L’unione fa la forza, nel bene e nel male…
Il fuggitivo Renzo si trova ad ascoltare le parole pronunciate da un mercante di Milano, che legge, a suo modo, gli eventi occorsi e inventa il seguente esempio:
“Sapete che è come quando si spazza, con riverenza parlando, la casa; il mucchio del sudiciume ingrossa quanto più va avanti. Quando parve loro d’esser gente abbastanza, s’avviarono verso la casa del signor vicario di provvisione…”.
La “materia” del paragone offerto diventa inevitabilmente anche l’espressione di un giudizio negativo rispetto a quegli accadimenti; non dice: “come ogni goccia contribuisce a formare il mare…”; infatti, se il suo parere circa gli avvenimenti fosse stato del tutto positivo, avrebbe potuto dire: “come tanti grani formano un solo pane…”. E, invece, no! Quel gruppo di uomini che protesta per il pane, viene paragonato a un mucchio d’immondizia, man mano che vi si aggiungono altre persone. Sarebbe interessante, d’altronde, interrogare coloro che ancora oggi combattono per il pane, al fine di analizzare con quale metafora essi descriverebbero la loro unione.
“L’unione fa la forza!”. Ma l’unione di questa gente è per il bene o per il male? Si potrebbe concludere che “il fine non giustifica i mezzi” e che, dunque, il fine buono della richiesta del pane non debba offrire argomenti che legittimino atteggiamenti criminali. D’accordo, tuttavia, nei panni di chi ha fame, non si possono risolvere in maniera così generica e automatica le cose. La gente non può “mangiare” o, meglio, “bersi” discorsi buoni per sopravvivere, non può saziarsi di argomentazioni formalmente corrette, ma inconsistenti ai fini della soddisfazione dei bisogni primari!
Si potrebbe dire, allora, che la necessità di raggiungere un fine buono crea una solidarietà che, assume, le stesse caratteristiche di sopraffazione di chi quel bisogno lo nega per il soddisfacimento dei propri interessi di parte. In fondo, chi sottrae un diritto così essenziale alla vita, non può tacciare di sovversione un’unione che non sarebbe nemmeno nata se ci fosse stato chi avesse adempiuto il dovere di non far mancare il pane!
Nessuno, o quasi, in linea di principio, condivide modi violenti di agire – e chi scrive è tra questi -, ma davvero pochi cercano di immedesimarsi in quella fame che grida giustizia, perché lo sforzo maggiore diventa quello di procurarsi quanto dovrebbe essere garantito a tutti, invece di essere investito per la cura delle proprie relazioni. Possiamo, dunque, concludere, che, di fronte a una situazione di estrema ingiustizia la gente cerca di prendersi come può quello di cui ha bisogno e non si può biasimarla: chi di noi non farebbe la stessa cosa, nella medesima situazione?

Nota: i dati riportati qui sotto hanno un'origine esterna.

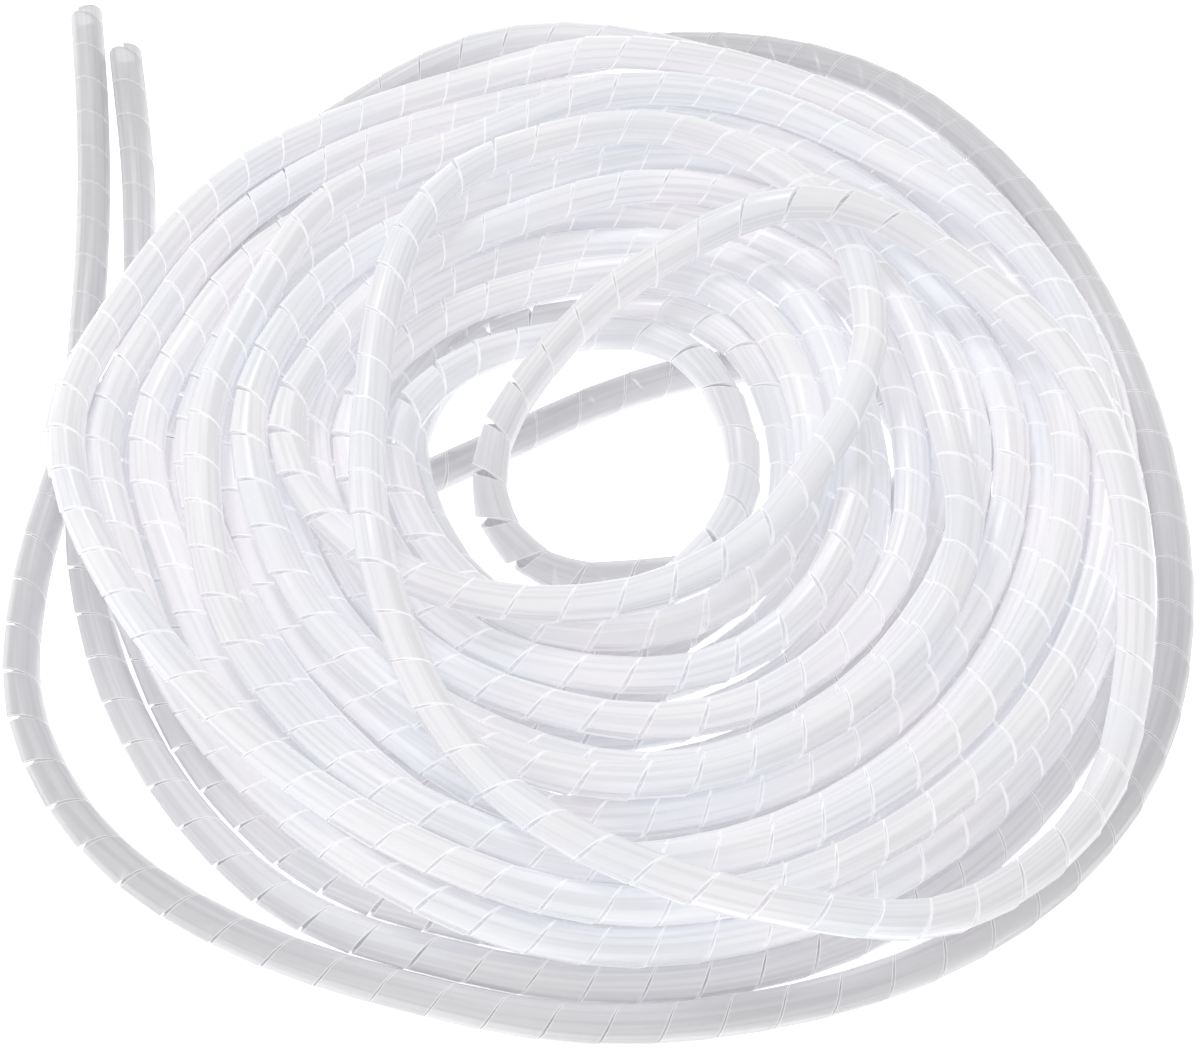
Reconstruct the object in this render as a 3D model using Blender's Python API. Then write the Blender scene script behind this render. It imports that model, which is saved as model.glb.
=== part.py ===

L’unione che fa forza nel male è quella di chi depriva del necessario i poveri, non quella di chi non riesce a essere unito intorno a fini buoni, perché gli si sta rubando la vita giorno dopo giorno – e per essere più concreti -, pasto dopo pasto, di pezzo di pane sempre più razionati, per tenere nella schiavitù della fame e dell’insicurezza chi non trova disponibile nemmeno più le briciole della propria inalienabile libertà!
Dare a ciascuno la possibilità di ricevere secondo il suo proprio bisogno, significherebbe rovesciare le sorti dell’umanità dal sudiciume di una sopravvivenza stentata e a servizio dei “poteri forti”, alla fortezza di una bontà da spezzare con tutti, fragrante e profumata, come un pane narrante.